The election in Kansas of Democrat Laura Kelly earlier this month puts a medical marijuana supporter in the state’s governor’s seat, and she recently said she senses “some momentum” among legislators to legalize MMJ with strict regulations, The Wichita Eagle reported.
MMJ bills have been considered without success for years in Kansas, even though some Midwestern states have recently approved recreational or medical cannabis:
- Missouri voters on Nov. 6 approved an MMJ ballot measure.
- Michigan voted this month to approve recreational use of marijuana, and that market is projected to eventually bring in more than $1.4 billion-$1.7 sales as the industry matures in the state, according to the Marijuana Business Factbook 2018. Some experts suggest Michigan’s move could have a ripple effect on other states in the Midwest.
- Oklahoma voters in June gave the OK for a business-friendly MMJ program that has become one of the industry’s quickest to launch.
In Kansas, the election of a medical cannabis supporter “will definitely change the conversation,” said Esau Freeman, spokesman for the pro-legalization group Kansas for Change.
“We’ve had eight years with a governor who would not even hear of it, and now we have a governor who has indicated, if it falls within the right perimeters, that she would sign a bill,” Freeman said.

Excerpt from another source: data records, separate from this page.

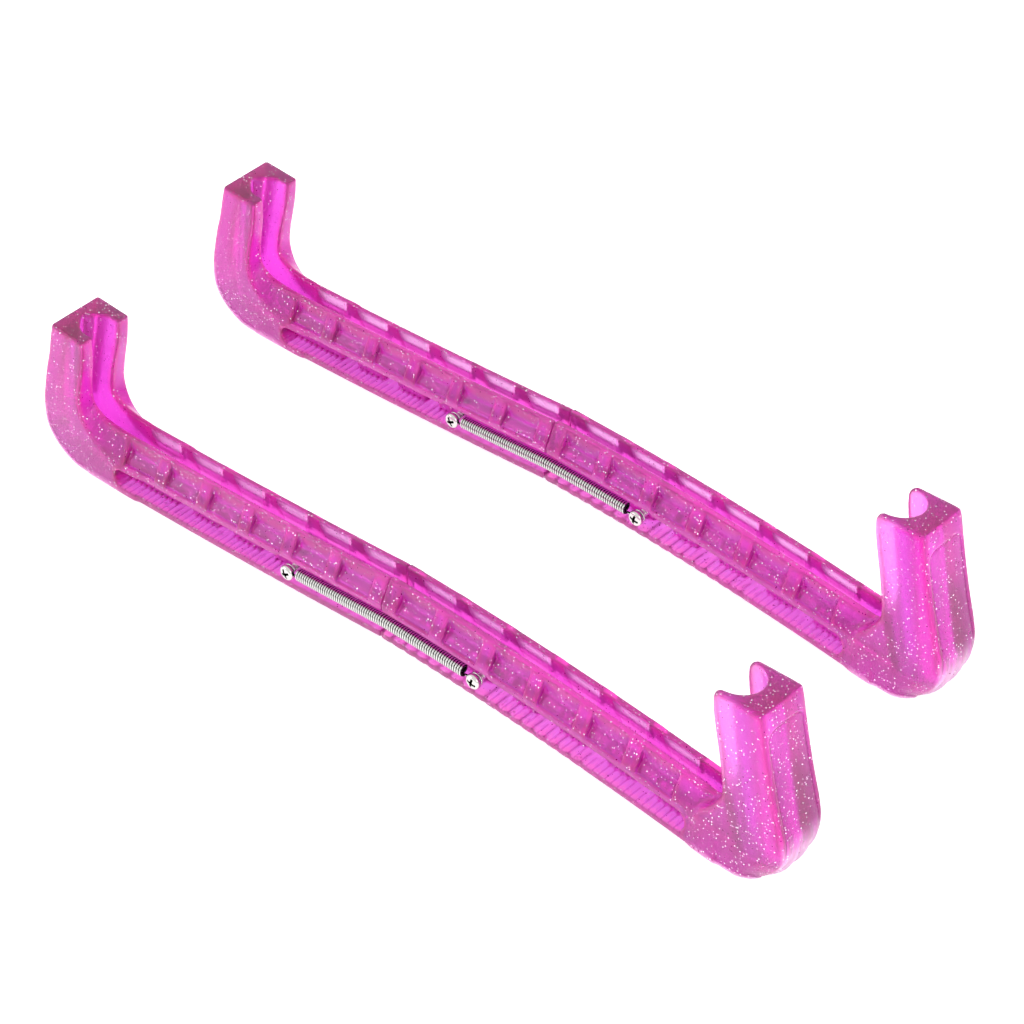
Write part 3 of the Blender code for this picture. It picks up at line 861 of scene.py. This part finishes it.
def steel(name, shade, painted_shade, roughness, mark, low, high):
    """Bright steel with painted shade: darkened where the named mark is between low and high."""
    material, tree, shader = new_material(name)
    place = tree.nodes.new("ShaderNodeTexCoord").outputs["Object"]
    shader.inputs["Metallic"].default_value = 1
    shaded = map_range(tree, attribute(tree, mark), low, high)
    tree.links.new(blend_colour(tree, shaded, (*shade, 1), (*painted_shade, 1)), shader.inputs["Base Color"])
    spread = calc(tree, "MULTIPLY_ADD", noise(tree, place, STEEL_GRAIN), ROUGHNESS_SPREAD, roughness)
    tree.links.new(spread, shader.inputs["Roughness"])
    return material


def painted_wall_glow(tree):
    """1 on the far wall behind each pocket, where light shining through the thin wall is painted; each patch
    starts on a slant.
    """
    low, high = THIN_WALL
    pocket = attribute(tree, "pocket")
    up = attribute(tree, "up")
    start = map_range(tree, up, low, high, 0.24, 0.04)
    inside = calc(tree, "GREATER_THAN", calc(tree, "FRACT", pocket), start)
    aside = attribute(tree, "aside")
    for value, least in ((pocket, 0), (up, low), (aside, 0)):
        inside = calc(tree, "MULTIPLY", inside, calc(tree, "GREATER_THAN", value, least))
    ends = ((calc(tree, "FRACT", pocket), POCKET_LENGTH / POCKET_PITCH), (pocket, POCKETS), (up, high))
    for value, most in (*ends, (aside, POCKET_FLOOR_HALF + 0.3)):
        inside = calc(tree, "MULTIPLY", inside, calc(tree, "LESS_THAN", value, most))
    return inside


def glitter_plastic():
    """Clear plastic coloured by its depth, frosted, with small flakes that face all ways, and with light and
    shade painted into its colour on ridges, nooks, tops, rims, pocket walls and grooves.
    """
    material, tree, shader = new_material("pink_glitter_plastic")
    place = tree.nodes.new("ShaderNodeTexCoord").outputs["Object"]
    cells = tree.nodes.new("ShaderNodeTexVoronoi")
    cells.inputs["Scale"].default_value = 1 / FLAKE_CELL
    tree.links.new(place, cells.inputs["Vector"])
    chance = tree.nodes.new("ShaderNodeSeparateColor")
    tree.links.new(cells.outputs["Color"], chance.inputs["Color"])
    least_size, more_size = FLAKE_SIZE
    size = calc(tree, "MULTIPLY_ADD", chance.outputs["Green"], more_size, least_size)
    inside = calc(tree, "LESS_THAN", cells.outputs["Distance"], size)
    flake = calc(tree, "MULTIPLY", inside, calc(tree, "LESS_THAN", chance.outputs["Red"], FLAKE_SHARE))
    shades = tree.nodes.new("ShaderNodeValToRGB")
    shades.color_ramp.interpolation = "CONSTANT"
    while len(shades.color_ramp.elements) < len(FLAKE_SHADES):
        shades.color_ramp.elements.new(0.5)
    for element, (position, shade) in zip(shades.color_ramp.elements, FLAKE_SHADES):
        element.position = position
        element.color = shade
    tree.links.new(chance.outputs["Blue"], shades.inputs["Fac"])
    edge = attribute(tree, "edge")
    # painted light on ridges, from the edge mark
    tint = blend_colour(tree, map_range(tree, edge, 0.02, 0.22), TINT, PAINTED_EDGE_LIGHT)
    # painted shade in nooks, from the edge mark
    tint = blend_colour(tree, map_range(tree, edge, -0.04, -0.18), tint, PAINTED_NOOK_SHADE)
    # painted shade on the cups' tops
    tint = blend_colour(tree, attribute(tree, "top"), tint, PAINTED_TOP_SHADE)
    welt_mark = attribute(tree, "welt")
    # painted light on the rim along the cups' feet
    tint = blend_colour(tree, welt_mark, tint, PAINTED_WELT_LIGHT)
    # painted light shining through the wall behind each pocket
    tint = blend_colour(tree, painted_wall_glow(tree), tint, PAINTED_WALL_GLOW)
    # stripes of painted shade in the cut marks on the ledge, and along the line round the heel's panel
    across = calc(tree, "FRACT", calc(tree, "ADD", attribute(tree, "mark"), 0.5))
    stripe = calc(tree, "LESS_THAN", calc(tree, "ABSOLUTE", calc(tree, "SUBTRACT", across, 0.5)), STRIPE_HALF)
    stripe = calc(tree, "MULTIPLY", calc(tree, "MULTIPLY", stripe, attribute(tree, "ledge")), STRIPE_SHARE)
    tint = blend_colour(tree, calc(tree, "MAXIMUM", stripe, attribute(tree, "line")), tint, PAINTED_GROOVE_SHADE)
    tree.links.new(blend_colour(tree, flake, tint, shades.outputs["Color"]), shader.inputs["Base Color"])
    # metallic for the glitter flakes, and a painted sheen on the rim along the cups' feet
    flakes_and_painted_sheen = calc(tree, "MAXIMUM", flake, calc(tree, "MULTIPLY", welt_mark, PAINTED_WELT_SHEEN))
    tree.links.new(flakes_and_painted_sheen, shader.inputs["Metallic"])

    waves = noise(tree, place, WAVES)
    tree.links.new(calc(tree, "MULTIPLY_ADD", waves, ROUGHNESS_SPREAD, FROST), shader.inputs["Roughness"])
    height = calc(tree, "MULTIPLY_ADD", waves, 3.0, noise(tree, place, GRAIN, 3))
    bump = tree.nodes.new("ShaderNodeBump")
    bump.inputs["Strength"].default_value = 0.5
    bump.inputs["Distance"].default_value = BUMP_HEIGHT
    tree.links.new(height, bump.inputs["Height"])
    tilt = vector_calc(tree, "SUBTRACT", cells.outputs["Color"], (0.5, 0.5, 0.5))
    scaled = tree.nodes.new("ShaderNodeVectorMath")
    scaled.operation = "SCALE"
    tree.links.new(tilt, scaled.inputs["Vector"])
    tree.links.new(calc(tree, "MULTIPLY", flake, FLAKE_TILT), scaled.inputs["Scale"])
    facing = vector_calc(tree, "ADD", bump.outputs["Normal"], scaled.outputs["Vector"])
    tree.links.new(vector_calc(tree, "NORMALIZE", facing), shader.inputs["Normal"])

    shader.inputs["IOR"].default_value = PLASTIC_IOR
    shader.inputs["Transmission Weight"].default_value = TRANSMISSION
    absorb = tree.nodes.new("ShaderNodeVolumeAbsorption")
    absorb.inputs["Color"].default_value = ABSORPTION
    absorb.inputs["Density"].default_value = ABSORPTION_DENSITY
    tree.links.new(absorb.outputs["Volume"], tree.nodes["Material Output"].inputs["Volume"])
    return material


# ---------------------------------------------------------------- camera, light and floor


CAMERA_PLACE = (0.6395, -0.5920, 0.7793)      # metres from the left guard's joint
CAMERA_ANGLES = (44.86, 39.91, -2.46)         # turn, height and roll, in degrees
CAMERA_LENS = 129.5
BOX_LIGHTS = (("left_box", (-0.9, -0.9, 0.6)), ("right_box", (1.1, -0.1, 0.7)))
BOX_SIZE = (0.9, 0.6)
BOX_POWER = 2.5
LIGHT_AIM = (0, 0, 0.02)
FLOOR_HALF = 3.0
FLOOR_DROP = 0.0001             # keeps the floor out of the sole's faces


def make_camera():
    """Looks down over the heel of the left guard; the place is measured from that guard's joint."""
    data = bpy.data.cameras.new("camera")
    data.sensor_width = 36
    data.lens = CAMERA_LENS
    data.clip_start = 0.05
    data.clip_end = 20
    camera = bpy.data.objects.new("camera", data)
    bpy.context.scene.collection.objects.link(camera)
    turn, height, roll = (math.radians(v) for v in CAMERA_ANGLES)
    back = Vector((math.sin(turn) * math.cos(height), -math.cos(turn) * math.cos(height), math.sin(height)))
    right = Vector((math.cos(turn), math.sin(turn), 0))
    up = back.cross(right)
    right, up = right * math.cos(roll) + up * math.sin(roll), up * math.cos(roll) - right * math.sin(roll)
    place = guard_place("left") + Vector(CAMERA_PLACE)
    pose = Matrix((right, up, back)).transposed().to_4x4()
    camera.matrix_world = Matrix.Translation(place) @ pose
    bpy.context.scene.camera = camera


def box_light(name, place):
    """A soft rectangular light that looks at the guards."""
    data = bpy.data.lights.new(name, "AREA")
    data.shape = "RECTANGLE"
    data.size, data.size_y = BOX_SIZE
    data.energy = BOX_POWER
    light = bpy.data.objects.new(name, data)
    bpy.context.scene.collection.objects.link(light)
    way = Vector(place) - Vector(LIGHT_AIM)
    light.matrix_world = Matrix.Translation(place) @ way.to_track_quat("Z", "Y").to_matrix().to_4x4()


def make_world():
    """An even white sky."""
    world = bpy.data.worlds.new("studio")
    world.use_nodes = True
    tree = world.node_tree
    tree.nodes["Background"].inputs["Color"].default_value = (1, 1, 1, 1)
    tree.nodes["Background"].inputs["Strength"].default_value = 1.0
    bpy.context.scene.world = world


def make_stage():
    """A white floor under an even sky, and two soft lights."""
    bpy.context.scene.view_settings.view_transform = "Standard"
    make_world()
    material, _, shader = new_material("floor_white")
    shader.inputs["Base Color"].default_value = (0.93, 0.93, 0.93, 1)
    shader.inputs["Roughness"].default_value = 0.6
    shader.inputs["Emission Color"].default_value = (1, 1, 1, 1)
    shader.inputs["Emission Strength"].default_value = 0.7
    corners = [Vector((x * FLOOR_HALF, y * FLOOR_HALF, 0)) for x, y in ((-1, -1), (1, -1), (1, 1), (-1, 1))]
    floor = new_object("floor", corners, [(0, 1, 2, 3)])
    floor.location.z = -FLOOR_DROP
    floor.data.materials.append(material)
    for name, place in BOX_LIGHTS:
        box_light(name, place)


plastic = glitter_plastic()
make_half("toe", toe_field, toe_marks, TOE_BOX, plastic)
make_half("heel", heel_field, heel_marks, HEEL_BOX, plastic)
# the springs' wire gets painted shade between its coils
make_springs(steel("bright_spring_steel", SPRING_STEEL, SPRING_PAINTED_SHADE, 0.12, "groove", 0.06, 0.31))
# the screws get painted shade in their cross recess
make_screws(steel("bright_screw_steel", SCREW_STEEL, SCREW_PAINTED_SHADE, 0.16, "recess", 0.06, 0.35))
make_camera()
make_stage()
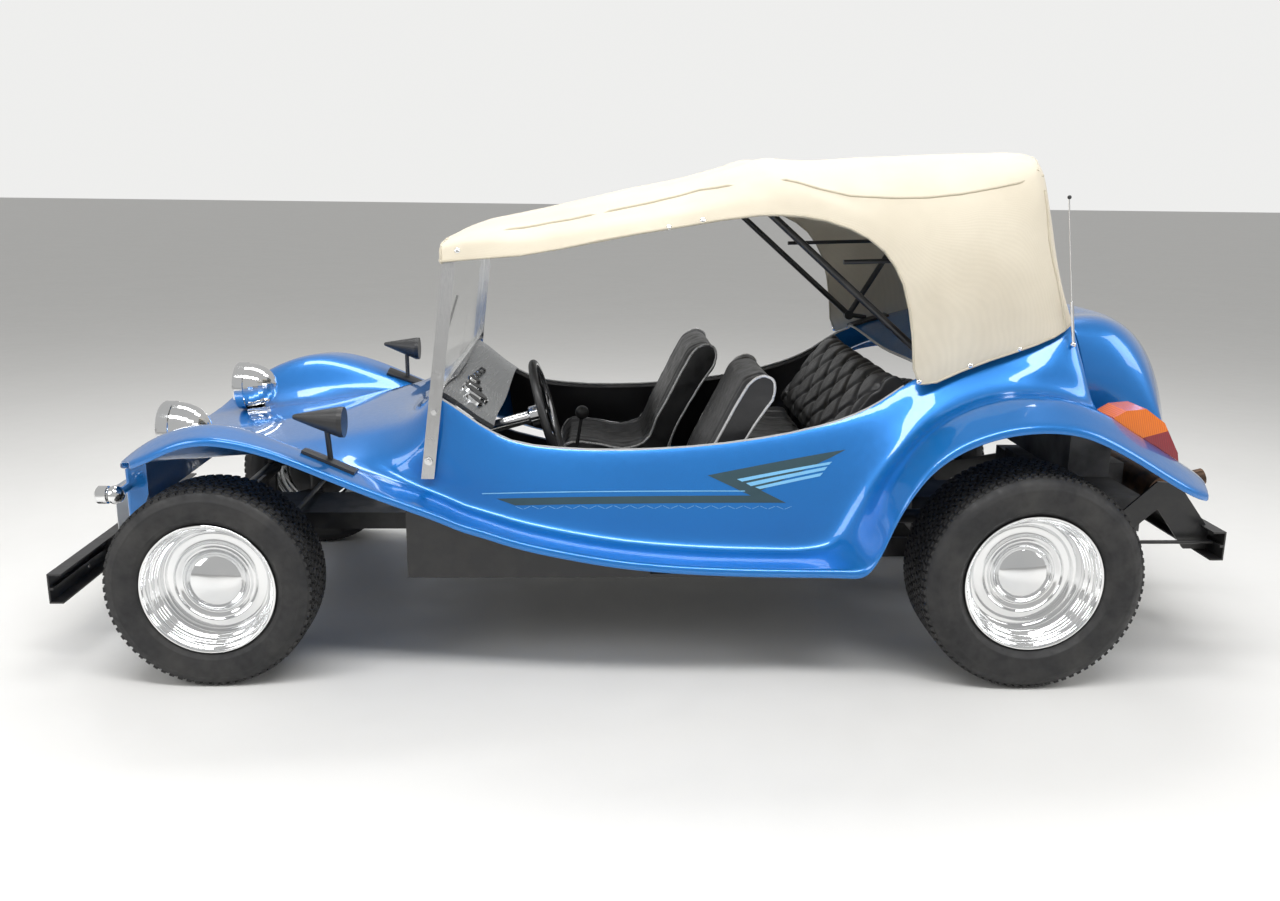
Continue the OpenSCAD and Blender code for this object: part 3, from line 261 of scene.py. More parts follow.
chrome = Finish("bright_chrome", (0.83, 0.84, 0.85), 0.05, 1.0)
chrome.roughness(chrome.level(chrome.noise(30, 5), 0.35, 0.75, 0.035, 0.12))
chrome.color(chrome.mix(chrome.level(chrome.noise(6, 3), 0.35, 0.7), (0.80, 0.81, 0.82), (0.88, 0.88, 0.88)))

bright = Finish("polished_aluminium", (0.80, 0.80, 0.80), 0.16, 1.0)
grain = bright.noise(9, 5, at=bright.stretched((60, 60, 2)))
bright.roughness(bright.level(grain, 0.3, 0.7, 0.1, 0.26))
bright.color(bright.mix(grain, (0.74, 0.74, 0.75), (0.86, 0.86, 0.86)))

plastic = Finish("grained_black_plastic", (0.02, 0.02, 0.021), 0.42)
plastic.bump(plastic.cells(900), 0.0002, 0.5)
plastic.color(plastic.mix(plastic.noise(25, 5), (0.016, 0.016, 0.017), (0.03, 0.03, 0.031)))

panel = Finish("brushed_grey_panel", (0.35, 0.36, 0.37), 0.3, 0.85)
streak = panel.noise(7, 5, at=panel.stretched((8, 1, 80)))
panel.roughness(panel.level(streak, 0.3, 0.7, 0.22, 0.42))
panel.color(panel.mix(streak, (0.24, 0.25, 0.26), (0.46, 0.47, 0.48)))

cast = Finish("rough_cast_metal", (0.09, 0.09, 0.095), 0.62, 0.6)
cast.bump(cast.noise(180, 6), 0.0009, 0.7)
cast.color(cast.mix(cast.level(cast.noise(9, 6), 0.3, 0.7), (0.05, 0.05, 0.052), (0.15, 0.15, 0.15)))

hot_steel = Finish("heat_browned_steel", (0.12, 0.08, 0.06), 0.45, 0.9)
scale_marks = hot_steel.level(hot_steel.noise(18, 7), 0.35, 0.7)
hot_steel.color(hot_steel.mix(scale_marks, (0.045, 0.035, 0.03), (0.26, 0.15, 0.09)))
hot_steel.roughness(hot_steel.level(scale_marks, 0, 1, 0.35, 0.6))
hot_steel.bump(hot_steel.noise(120, 5), 0.0005, 0.5)

white_paint = Finish("blank_plate_white", (0.78, 0.78, 0.76), 0.35)
white_paint.roughness(white_paint.level(white_paint.noise(40, 4), 0.3, 0.7, 0.3, 0.45))
white_paint.color(white_paint.mix(white_paint.noise(12, 5), (0.74, 0.74, 0.72), (0.82, 0.82, 0.80)))
print("hard finishes:", len(bpy.data.materials))

# %% [markdown]
# Rubber, vinyl and canvas are the soft ones. Tyre rubber is nearly black and dull, browner where
# it has aged. The vinyl has a leather-like grain, drawn by Voronoi cells. The canvas is a plain
# weave: two wave textures at right angles make its threads, a millimetre or so apart.

# %% Soft finishes
rubber = Finish("tyre_rubber", (0.018, 0.018, 0.019), 0.62)
worn = rubber.level(rubber.noise(11, 6), 0.4, 0.7)
rubber.color(rubber.mix(worn, (0.014, 0.014, 0.015), (0.032, 0.031, 0.030)))
rubber.roughness(rubber.level(rubber.noise(45, 4), 0.3, 0.7, 0.5, 0.75))
rubber.bump(rubber.noise(420, 4), 0.0003, 0.5)

vinyl = Finish("black_vinyl", (0.016, 0.016, 0.017), 0.36, Sheen_Weight=0.05)
pores = vinyl.cells(620)
vinyl.bump(pores, 0.00035, 0.6)
vinyl.bump(vinyl.noise(55, 5), 0.0008, 0.35)
vinyl.roughness(vinyl.level(vinyl.noise(26, 5), 0.3, 0.7, 0.28, 0.46))
vinyl.color(vinyl.mix(vinyl.noise(9, 4), (0.012, 0.012, 0.013), (0.024, 0.024, 0.026)))

canvas = Finish("beige_canvas", (0.66, 0.60, 0.48), 0.85, Sheen_Weight=0.25)
threads = {}
for axis in "XYZ":
    wave = canvas.node("TexWave", {"Vector": canvas.place, "Scale": 160.0, "Distortion": 1.2, "Detail": 2.0},
        bands_direction=axis)
    threads[axis] = wave.outputs["Fac"]
weave = canvas.math("ADD", canvas.math("ADD", threads["X"], threads["Y"]), threads["Z"])
canvas.bump(weave, 0.0003, 0.5)
canvas.bump(canvas.noise(7, 5), 0.004, 0.35)
soil = canvas.level(canvas.noise(4.5, 6), 0.35, 0.75)
canvas.color(canvas.mix(canvas.math("MULTIPLY", canvas.level(weave, 0.5, 2.5), 0.3),
    canvas.mix(soil, (0.68, 0.62, 0.50), (0.58, 0.52, 0.41)), (0.52, 0.47, 0.37)))
print("materials:", sorted(m.name for m in bpy.data.materials))

# %% [markdown]
# Glass is thin and nearly clear. Full refraction through thin panes costs render time and darkens
# the cabin, so the shader bends light only a little and lets most of it straight through. A lamp
# lens is dyed plastic with a gloss coat, ribbed and lightly hazed.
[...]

Previously, MMJ supporters would have had to gather supermajorities in both the Kansas House and Senate to override a likely veto from the previous governor.
With support from Kelly likely, advocates now need only simple majorities in both chambers.
Sen. David Haley, a Kansas City Democrat and medical marijuana supporter, suggests the state Legislature will approve MMJ within the next couple of years.
“I believe this issue has support from rural, suburban and urban districts across party lines,” he said. “I think the governor at the top indicating she would sign it is certainly the icing on the cake.”
However, proponents can expect opposition from the state’s medical community.
The Kansas Medical Society, a physicians group, doesn’t support bypassing approval from the U.S. Food and Drug Administration to allow medical use.